[Records from a dataset]
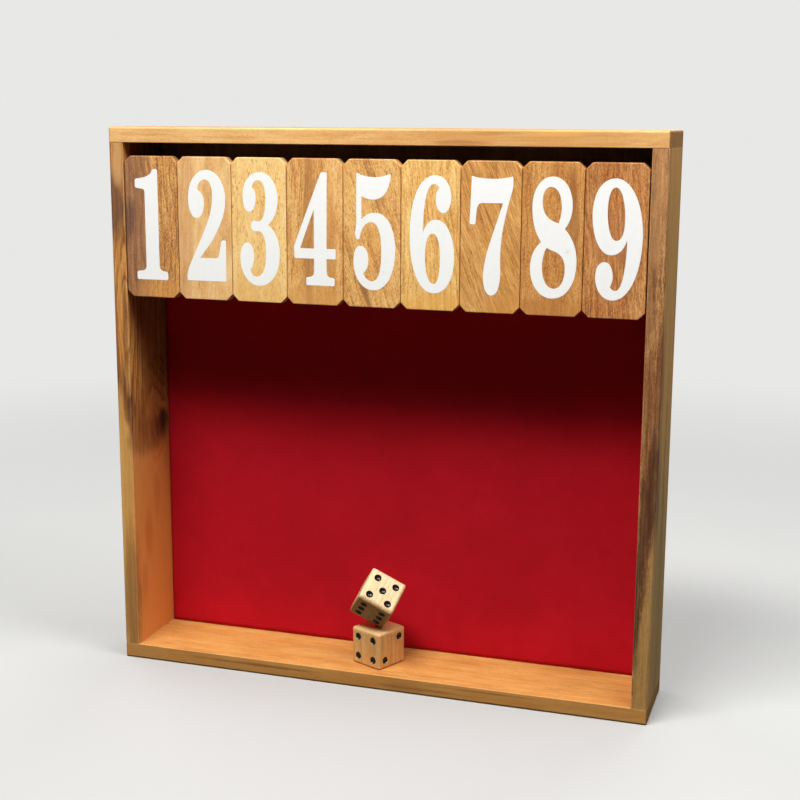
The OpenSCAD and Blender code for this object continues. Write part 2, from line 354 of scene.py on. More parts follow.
# A board's second axis runs from its front edge at -23.5 mm to its back edge at 23.5 mm.
# Patches are (place, radii, colour, strength).
BOARDS = {
    "top_board": dict(
        axes=ALONG_X, tones=((204, 146, 84), (234, 182, 116), (248, 208, 146)), seed=1, ring=6.0,
        heart=(60, 30), ringy=0.12, streaky=0.4, fine=0.45, flecky=0.6, pores=0.35, end=0.95,
        # crown is painted shade on the top face of the top board, which the lamps above light brightly
        end_shade=((0.2, 0.17, 0.12), (0.5, 0.45, 0.36)), painted_face_shade=(0.5, 0.47, 0.42),
        patches=[
            ((0, -21, 74), (10, 30, 74), (204, 143, 76), 0.7),
            ((2.4, -22, 92), (2, 20, 16), (240, 176, 98), 0.7),
            ((-2.5, -22, 46), (1.6, 20, 14), (180, 122, 64), 0.75),
            ((2.0, -22, 60), (1.2, 20, 10), (188, 130, 70), 0.6)]),
    "bottom_board": dict(
        axes=ALONG_X, tones=((176, 117, 58), (203, 144, 76), (220, 167, 96)), seed=2, ring=7.0,
        heart=(45, -30), ringy=0.12, streaky=0.35, fine=0.5, flecky=0.6, cloudy=0.6, pores=0.35, end=0.95,
        end_shade=((0.34, 0.3, 0.24), (0.66, 0.6, 0.5)),
        patches=[
            ((0, -25.5, 0), (8, 3.5, 400), (193, 133, 63), 0.6),
            ((2.6, -25, -52), (1.6, 3, 60), (218, 156, 82), 0.5),
            ((2.6, -25, 76), (1.8, 3, 48), (220, 158, 80), 0.55),
            ((-1.0, -25, 18), (2.4, 3, 16), (156, 104, 52), 0.5),
            ((0, -25, -132), (3.4, 3, 18), (196, 138, 80), 0.5),
            ((1, -25, -62), (1.1, 3, 42), (116, 72, 36), 0.7),
            ((-1, -25, 30), (0.9, 3, 34), (128, 80, 40), 0.6),
            ((2, -25, 62), (0.8, 3, 40), (126, 80, 40), 0.6)]),
    "left_board": dict(
        axes=ALONG_Z, tones=((118, 68, 34), (194, 130, 64), (230, 176, 102)), seed=3, ring=5.0,
        heart=(-30, 40), ringy=0.15, streaky=0.75, fine=0.5, flecky=0.5, pores=0.4, end=0.95,
        knots=[((4, 12, -17), (9, 18, 34), 26), ((2.5, -22, 40), (5, 14, 50), 13)],
        sap=dict(plane=((0.909, 0.227, 0.35), 7.5), waver=12.0, soft=2.0,
                 dark=((92, 54, 32), 0.8, 12.0), pale=((224, 166, 92), 0.85)),
        patches=[
            # painted light: the lower inner face made brighter and redder, standing in for lamp light and
            # light reflected off the red felt
            ((5.0, 4, -86), (6.0, 40, 92), (236, 153, 75), 0.82),
            # painted shadow of the tiles and top board on the upper inner face, over wood that is darker
            # there too
            ((4.5, 8, 60), (4, 30, 74), (100, 56, 32), 0.7),
            ((4.5, -4, -22), (5, 30, 11), (118, 68, 40), 0.62),
            ((4.5, 11, -18), (6, 10, 9), (66, 38, 26), 0.7),
            ((1.8, -24, -4), (2.2, 5, 9), (104, 62, 38), 0.6),
            ((-1, -24, 36), (5, 6, 24), (196, 120, 56), 0.5),
            ((4.5, 13, -16), (5, 6, 6), (38, 24, 20), 0.85),
            ((-2.4, -23.5, 104), (7, 6, 20), (102, 70, 56), 0.9),
            ((0.5, -24, 127), (3.6, 5, 13), (206, 160, 106), 0.85),
            ((2.2, -24, 40), (1.5, 6, 40), (112, 66, 34), 0.6),
            ((-3.2, -24, 34), (1.3, 6, 34), (128, 78, 40), 0.7),
            ((0, -24, 60), (1.2, 6, 26), (212, 150, 78), 0.7),
            ((-3.0, -24, -60), (1.6, 7, 50), (226, 174, 98), 0.7),
            ((1.4, -24, -110), (5.0, 7, 44), (156, 106, 56), 0.8),
            ((4.5, -8, -78), (3, 5, 16), (196, 110, 50), 0.55),
            ((4.5, 3, -58), (3, 4, 14), (206, 122, 58), 0.5),
            ((4.5, -14, -104), (3, 4, 12), (206, 124, 60), 0.5),
            ((-5.5, 8, 0), (3.4, 29, 400), (166, 114, 62), 0.72)]),
    "right_board": dict(
        axes=ALONG_Z, tones=((104, 64, 38), (176, 122, 72), (216, 166, 108)), seed=4, ring=5.5,
        heart=(35, -30), ringy=0.2, streaky=0.85, fine=1.0, flecky=1.0, pores=0.6, end=0.95,
        sap=dict(plane=((-1.0, -0.3, 0.108), 1.9), waver=1.8, soft=0.5, pale=((190, 144, 82), 0.9),
                 limits=(((-1.0, -0.3, 0), -10.25), ((-1.0, -0.3, 0), -2.0))),
        patches=[
            # painted shade with a greenish reflected tint: the lower half of the outer face darker and olive
            ((4.6, 2, -80), (1.6, 22, 80), (132, 118, 66), 0.5),
            ((-0.5, -23, 6), (6, 12, 38), (118, 66, 34), 0.62),
            ((-2.5, -23, 72), (3.4, 12, 34), (134, 86, 52), 0.6),
            ((2.4, -22, -24), (3.2, 14, 36), (78, 39, 21), 0.9),
            ((-0.6, -22, -46), (3.6, 14, 36), (86, 46, 25), 0.9),
            ((-3.6, -22, -80), (3.2, 14, 46), (60, 34, 17), 0.9),
            ((0, -22, 112), (5, 14, 34), (200, 146, 94), 0.5),
            ((3.4, -23, 30), (1.6, 10, 34), (112, 62, 36), 0.7),
            ((4.2, 4, -60), (1, 2.5, 110), (112, 82, 46), 0.7),
            ((4.2, -14, 20), (1, 2.0, 130), (128, 92, 54), 0.6)]),
    "tile_rail": dict(
        axes=ALONG_X, tones=((150, 104, 62), (196, 146, 94), (220, 174, 120)), seed=5, ring=4.0,
        heart=(40, 20), end=0.9),
}

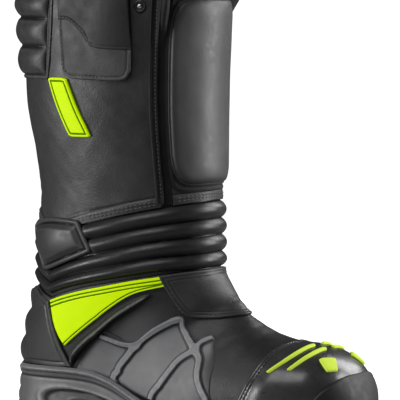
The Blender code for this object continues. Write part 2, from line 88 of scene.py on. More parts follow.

» **Goal of the exercise**
Write out every line of the material again, exactly as it reads.

» **Exercise answer**
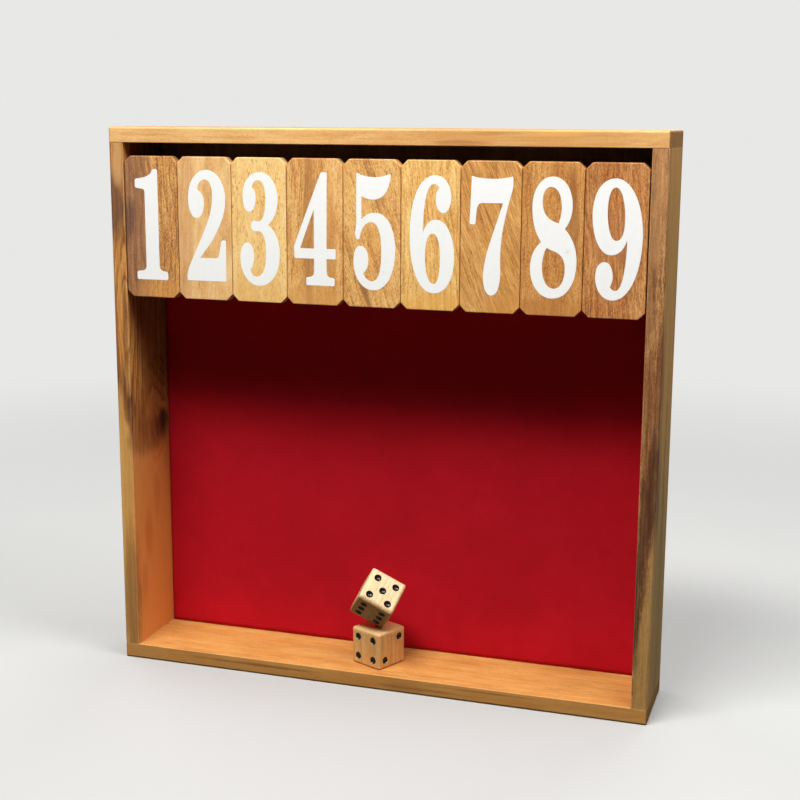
The OpenSCAD and Blender code for this object continues. Write part 2, from line 354 of scene.py on. More parts follow.
# A board's second axis runs from its front edge at -23.5 mm to its back edge at 23.5 mm.
# Patches are (place, radii, colour, strength).
BOARDS = {
    "top_board": dict(
        axes=ALONG_X, tones=((204, 146, 84), (234, 182, 116), (248, 208, 146)), seed=1, ring=6.0,
        heart=(60, 30), ringy=0.12, streaky=0.4, fine=0.45, flecky=0.6, pores=0.35, end=0.95,
        # crown is painted shade on the top face of the top board, which the lamps above light brightly
        end_shade=((0.2, 0.17, 0.12), (0.5, 0.45, 0.36)), painted_face_shade=(0.5, 0.47, 0.42),
        patches=[
            ((0, -21, 74), (10, 30, 74), (204, 143, 76), 0.7),
            ((2.4, -22, 92), (2, 20, 16), (240, 176, 98), 0.7),
            ((-2.5, -22, 46), (1.6, 20, 14), (180, 122, 64), 0.75),
            ((2.0, -22, 60), (1.2, 20, 10), (188, 130, 70), 0.6)]),
    "bottom_board": dict(
        axes=ALONG_X, tones=((176, 117, 58), (203, 144, 76), (220, 167, 96)), seed=2, ring=7.0,
        heart=(45, -30), ringy=0.12, streaky=0.35, fine=0.5, flecky=0.6, cloudy=0.6, pores=0.35, end=0.95,
        end_shade=((0.34, 0.3, 0.24), (0.66, 0.6, 0.5)),
        patches=[
            ((0, -25.5, 0), (8, 3.5, 400), (193, 133, 63), 0.6),
            ((2.6, -25, -52), (1.6, 3, 60), (218, 156, 82), 0.5),
            ((2.6, -25, 76), (1.8, 3, 48), (220, 158, 80), 0.55),
            ((-1.0, -25, 18), (2.4, 3, 16), (156, 104, 52), 0.5),
            ((0, -25, -132), (3.4, 3, 18), (196, 138, 80), 0.5),
            ((1, -25, -62), (1.1, 3, 42), (116, 72, 36), 0.7),
            ((-1, -25, 30), (0.9, 3, 34), (128, 80, 40), 0.6),
            ((2, -25, 62), (0.8, 3, 40), (126, 80, 40), 0.6)]),
    "left_board": dict(
        axes=ALONG_Z, tones=((118, 68, 34), (194, 130, 64), (230, 176, 102)), seed=3, ring=5.0,
        heart=(-30, 40), ringy=0.15, streaky=0.75, fine=0.5, flecky=0.5, pores=0.4, end=0.95,
        knots=[((4, 12, -17), (9, 18, 34), 26), ((2.5, -22, 40), (5, 14, 50), 13)],
        sap=dict(plane=((0.909, 0.227, 0.35), 7.5), waver=12.0, soft=2.0,
                 dark=((92, 54, 32), 0.8, 12.0), pale=((224, 166, 92), 0.85)),
        patches=[
            # painted light: the lower inner face made brighter and redder, standing in for lamp light and
            # light reflected off the red felt
            ((5.0, 4, -86), (6.0, 40, 92), (236, 153, 75), 0.82),
            # painted shadow of the tiles and top board on the upper inner face, over wood that is darker
            # there too
            ((4.5, 8, 60), (4, 30, 74), (100, 56, 32), 0.7),
            ((4.5, -4, -22), (5, 30, 11), (118, 68, 40), 0.62),
            ((4.5, 11, -18), (6, 10, 9), (66, 38, 26), 0.7),
            ((1.8, -24, -4), (2.2, 5, 9), (104, 62, 38), 0.6),
            ((-1, -24, 36), (5, 6, 24), (196, 120, 56), 0.5),
            ((4.5, 13, -16), (5, 6, 6), (38, 24, 20), 0.85),
            ((-2.4, -23.5, 104), (7, 6, 20), (102, 70, 56), 0.9),
            ((0.5, -24, 127), (3.6, 5, 13), (206, 160, 106), 0.85),
            ((2.2, -24, 40), (1.5, 6, 40), (112, 66, 34), 0.6),
            ((-3.2, -24, 34), (1.3, 6, 34), (128, 78, 40), 0.7),
            ((0, -24, 60), (1.2, 6, 26), (212, 150, 78), 0.7),
            ((-3.0, -24, -60), (1.6, 7, 50), (226, 174, 98), 0.7),
            ((1.4, -24, -110), (5.0, 7, 44), (156, 106, 56), 0.8),
            ((4.5, -8, -78), (3, 5, 16), (196, 110, 50), 0.55),
            ((4.5, 3, -58), (3, 4, 14), (206, 122, 58), 0.5),
            ((4.5, -14, -104), (3, 4, 12), (206, 124, 60), 0.5),
            ((-5.5, 8, 0), (3.4, 29, 400), (166, 114, 62), 0.72)]),
    "right_board": dict(
        axes=ALONG_Z, tones=((104, 64, 38), (176, 122, 72), (216, 166, 108)), seed=4, ring=5.5,
        heart=(35, -30), ringy=0.2, streaky=0.85, fine=1.0, flecky=1.0, pores=0.6, end=0.95,
        sap=dict(plane=((-1.0, -0.3, 0.108), 1.9), waver=1.8, soft=0.5, pale=((190, 144, 82), 0.9),
                 limits=(((-1.0, -0.3, 0), -10.25), ((-1.0, -0.3, 0), -2.0))),
        patches=[
            # painted shade with a greenish reflected tint: the lower half of the outer face darker and olive
            ((4.6, 2, -80), (1.6, 22, 80), (132, 118, 66), 0.5),
            ((-0.5, -23, 6), (6, 12, 38), (118, 66, 34), 0.62),
            ((-2.5, -23, 72), (3.4, 12, 34), (134, 86, 52), 0.6),
            ((2.4, -22, -24), (3.2, 14, 36), (78, 39, 21), 0.9),
            ((-0.6, -22, -46), (3.6, 14, 36), (86, 46, 25), 0.9),
            ((-3.6, -22, -80), (3.2, 14, 46), (60, 34, 17), 0.9),
            ((0, -22, 112), (5, 14, 34), (200, 146, 94), 0.5),
            ((3.4, -23, 30), (1.6, 10, 34), (112, 62, 36), 0.7),
            ((4.2, 4, -60), (1, 2.5, 110), (112, 82, 46), 0.7),
            ((4.2, -14, 20), (1, 2.0, 130), (128, 92, 54), 0.6)]),
    "tile_rail": dict(
        axes=ALONG_X, tones=((150, 104, 62), (196, 146, 94), (220, 174, 120)), seed=5, ring=4.0,
        heart=(40, 20), end=0.9),
}

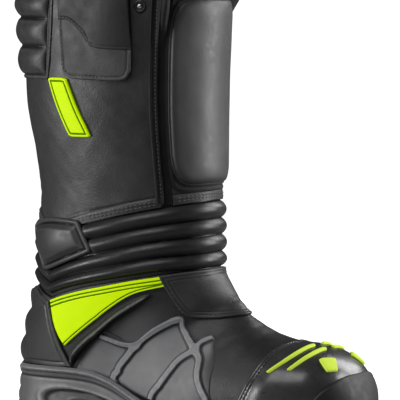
The Blender code for this object continues. Write part 2, from line 88 of scene.py on. More parts follow.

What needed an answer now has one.